Finally, the Liberals have done something to help the forgotten Canadians, those unfortunate souls who have to date been cruelly excluded from nine years of Ottawa’s largesse.
We speak, of course, of the wealthy, who will benefit most handsomely from the Liberal government’s move on Thursday to remove the GST (and the HST in some provinces) on a wide range of consumer goods for two months, starting on Dec. 14.
That delightful bottle of Dom Pérignon Plénitude P2 Rosé Champagne 2000 that was just a little too costly at $2,018? As of Dec. 15, it will be value-priced at a mere $1,785. Quaking at the size of the catering bill for an intimate fete for 100 or so? Not to worry, the Liberals are here to help: caterers will be able to supply GST-free canapés, just in time for well-heeled merriment.
If only the above examples were a joke. Instead, this farce is the policy that the Liberals rolled out on Thursday to (once again) try to bribe a surly electorate with (even more) borrowed billions of dollars. This time out, it’s a two-month suspension of the GST on items such as children’s clothing, toys, food, drink (including beer, wine and pre-mixed cocktails) and – of course – real and artificial Christmas trees.

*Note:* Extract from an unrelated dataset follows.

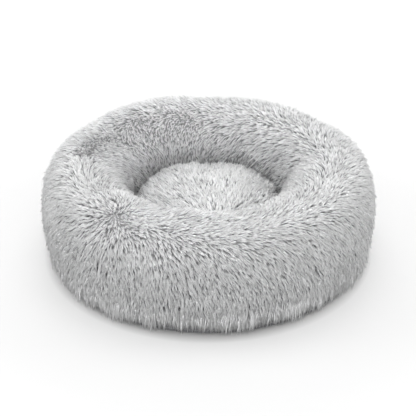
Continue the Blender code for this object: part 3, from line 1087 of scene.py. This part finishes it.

The tax break will cost the federal government $1.6-billion. Then there are the $250 payments that will be sent in the spring to 18.7 million Canadians with an individual net income up to $150,000. That will cost another $4.7-billion, for an all-in tally of $6.3-billion.
The Liberals’ largesse is a policy that is not simply bad; it is awful in many ways.
Most obviously, the Liberals are yet again borrowing money in an attempt to soothe the bruises from the burst of inflation fuelled in part by their previous overspending. The attempt is self-defeating: the added stimulus from the household payments will, all things being equal, slow the pace of interest-rate cuts by the Bank of Canada.
Perhaps the federal budget can be tweaked in such a way as to not completely flatten the fiscal guardrails that Finance Minister Chrystia Freeland set out a year ago. But even if that turns out to be the case, the government is once more digging the debt hole a little deeper in an attempt to extricate itself from its electoral deficit.
The logistics of the plan are hugely problematic. Retailers are expected to reprogram point-of-sale systems in time for Dec. 14 and then switch them back after Feb. 15, as well as to interpret exactly what is and isn’t taxed. Which playthings don’t make the list of “select children’s toys” that are GST-free? Have fun sorting that out in the cashier’s line.
Even if your sole concern is helping out cash-strapped Canadians, the Liberal policy is equally awful. The income test is ludicrously high: a household earning nearly $300,000 could get $500 in payments. (To be fair, at least the Liberals, unlike Ontario’s Progressive Conservative government, have put some kind of income limit on its bribes, er, rebates to taxpayers.)
The suspension of the GST is similarly ill-targeted. The existing carveouts, including on basic groceries, already undermine the purpose of an economy-wide value-added tax, as well as giving an unnecessary tax break to the well-off. The Liberals’ plan magnifies that flaw greatly, suspending the federal sales tax on items that a struggling Canadian household could only dream of purchasing.
It may be that lower-income households need help to cope with the fallout from inflation. If that is the case, there is a tool at hand to deliver such assistance: the GST/HST credit, paid in quarterly installments. Its entire purpose is to soften the regressive bite of the GST for those who can least afford it.
In 2023, that program delivered $10.3-billion in tax-free payments to lower-income households. Even a small slice of the $6.3-billion that the Liberals intend to spend could be put to far better use in aiding low-income households.
More broadly, the Liberals have chosen to spend $6.3-billion in tax relief in pretty much the worst way imaginable. Cutting business taxes would foster investment. Cutting personal income taxes would be pro-growth. Cutting capital gains taxes (or more accurately, reversing planned hikes) would encourage risk-taking. Instead, the Liberals are burning through billions for an economic sugar high.